Confirm the value premise and effective date first

The right appraisal depends on the question being answered. Bankruptcy work may involve fair market value, orderly liquidation value, replacement value, or another basis, and the effective date may not be the same as the inspection date.

  • Ask counsel, trustee instructions, or court-facing requirements before assuming fair market value is the right premise.
  • Confirm whether the effective date is the petition date, filing date, conversion date, inspection date, or another defined date.
  • Make sure the engagement letter and report identify intended use, intended users, value premise, effective date, scope of work, and limiting conditions.
Order one when specialty property is involved

A general contents estimate may not be enough for objects with specialty markets. Bankruptcy personal property assignments often need category-specific experience and clear separation between ordinary household contents and higher-value items.

  • Use personal property appraisal expertise for art, antiques, decorative arts, furniture, silver, jewelry, watches, rare books, memorabilia, and collectibles.
  • Ask which categories the appraiser handles directly and which require outside specialist review.
  • For large inventories, ask how the report will separate high-value items, grouped contents, ordinary household property, and items outside the appraiser scope.
Require independence and fee transparency

Bankruptcy appraisal work may be reviewed by attorneys, trustees, creditors, or a court.

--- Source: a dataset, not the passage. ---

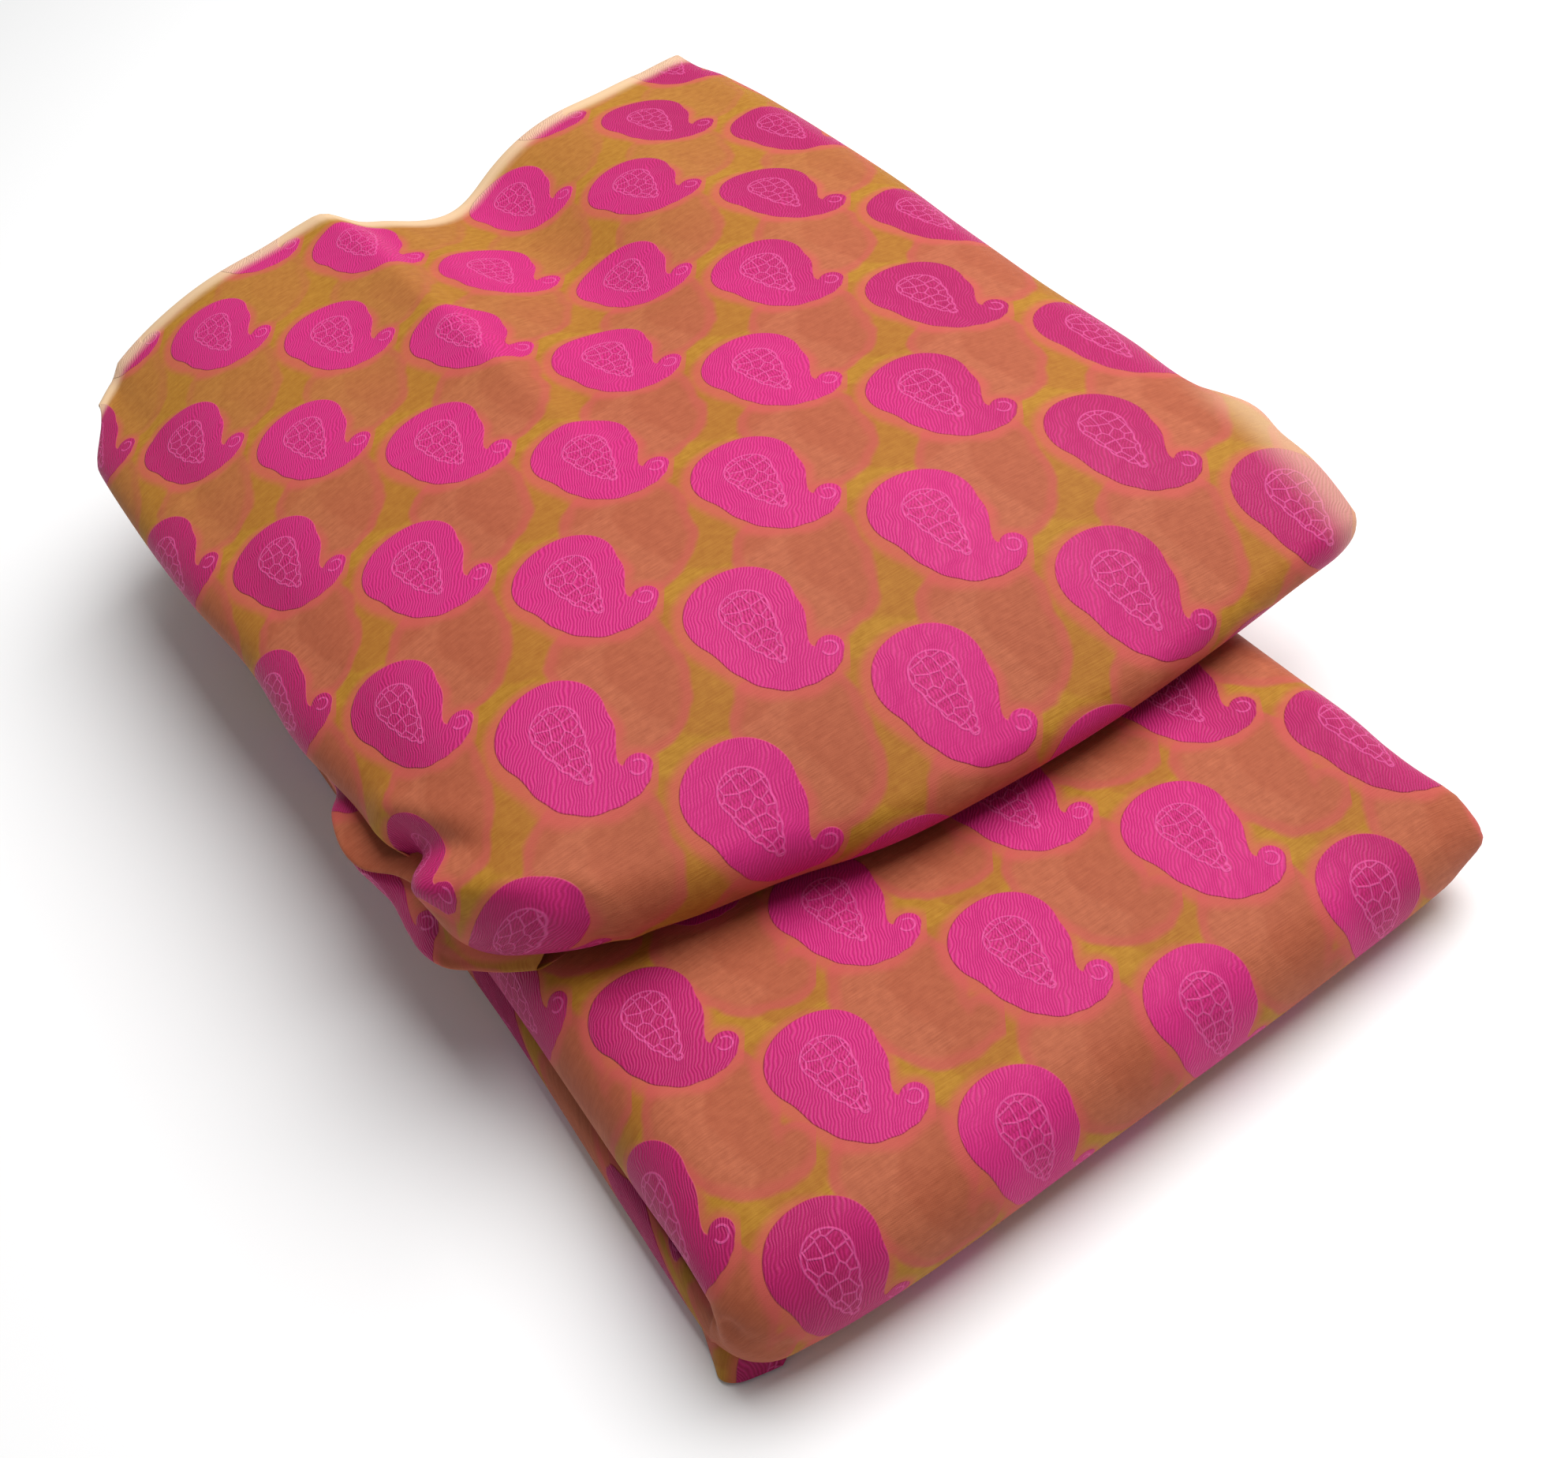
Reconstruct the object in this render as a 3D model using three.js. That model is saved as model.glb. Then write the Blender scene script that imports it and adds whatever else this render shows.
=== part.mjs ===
// A length of banarasi cloth, folded in four across its width and then back and forth
// into two soft tiers, the upper tier set back on the lower one.
//
// The folded cloth is one sheet that runs to and fro through both tiers. Its outer run
// wraps the nose of each tier, the inner runs lie inside that wrap, and the wrap's side
// margins roll over them. Millimetres, +X to the right, +Y to the back, +Z up.

import * as THREE from 'three';

// Driving sizes
const SHEET = 3;              // thickness of the cloth folded in four
const UPPER_RUNS = 8;         // runs of the sheet, one over the other, in each tier
const LOWER_RUNS = 6;
const UPPER_TOP = 104;        // height of the upper tier's crown above the surface
const LOWER_TOP = 46;         // height of the lower tier's top
const TIER_GAP = 4;           // air between the tiers
const UPPER_SHOULDER = 2.8;   // how steeply each tier rises behind its nose
const LOWER_SHOULDER = 2;
const ROLL_CLEARANCE = 9;     // kept between the two margins of one tier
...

The appraiser should not be an advocate for a preferred value, a buyer for the property, or a broker whose compensation depends on the conclusion.

  • Reject contingent fees tied to appraised value, exemption results, sale proceeds, settlement outcome, or which party benefits.
  • Ask about relationships with the debtor, creditors, trustee, attorney, dealer, auction house, insurer, or buyer connected to the property.
  • Get the fee model, deposit terms, inspection charges, rush charges, attorney-call charges, revision policy, and delivery schedule in writing before work begins.
Common questions
  • When is a bankruptcy appraisal necessary? It is necessary when personal property value may affect bankruptcy schedules, exemptions, trustee review, creditor questions, settlement discussion, attorney advice, or court-facing documentation.
  • What property might need a bankruptcy appraisal? Common examples include art, antiques, jewelry, watches, furniture, collectibles, rare books, silver, household contents, business equipment, inherited objects, and other personal property with material or disputed value.
  • Is fair market value always used for bankruptcy appraisal work? Not always. Fair market value is common, but the expected premise should be confirmed with counsel, trustee instructions, or court-facing requirements before the appraiser starts.
  • Can a bankruptcy appraisal be done online? Sometimes. Well-documented property may be suitable for photo and records review, but large inventories, condition-sensitive items, jewelry, disputed assets, and specialty objects may require in-person inspection or specialist review.
  • Should the bankruptcy appraiser speak with my attorney? Often yes, if counsel needs to define intended use, intended users, effective date, value premise, deadline, or report format. The appraiser can coordinate scope while remaining independent.
  • Does FAIR provide bankruptcy legal advice? No. FAIR provides standards-aware appraisal guidance and directory routing for fee-transparent appraiser searches. Legal strategy, bankruptcy filing decisions, exemptions, and court requirements should come from counsel or the relevant bankruptcy process.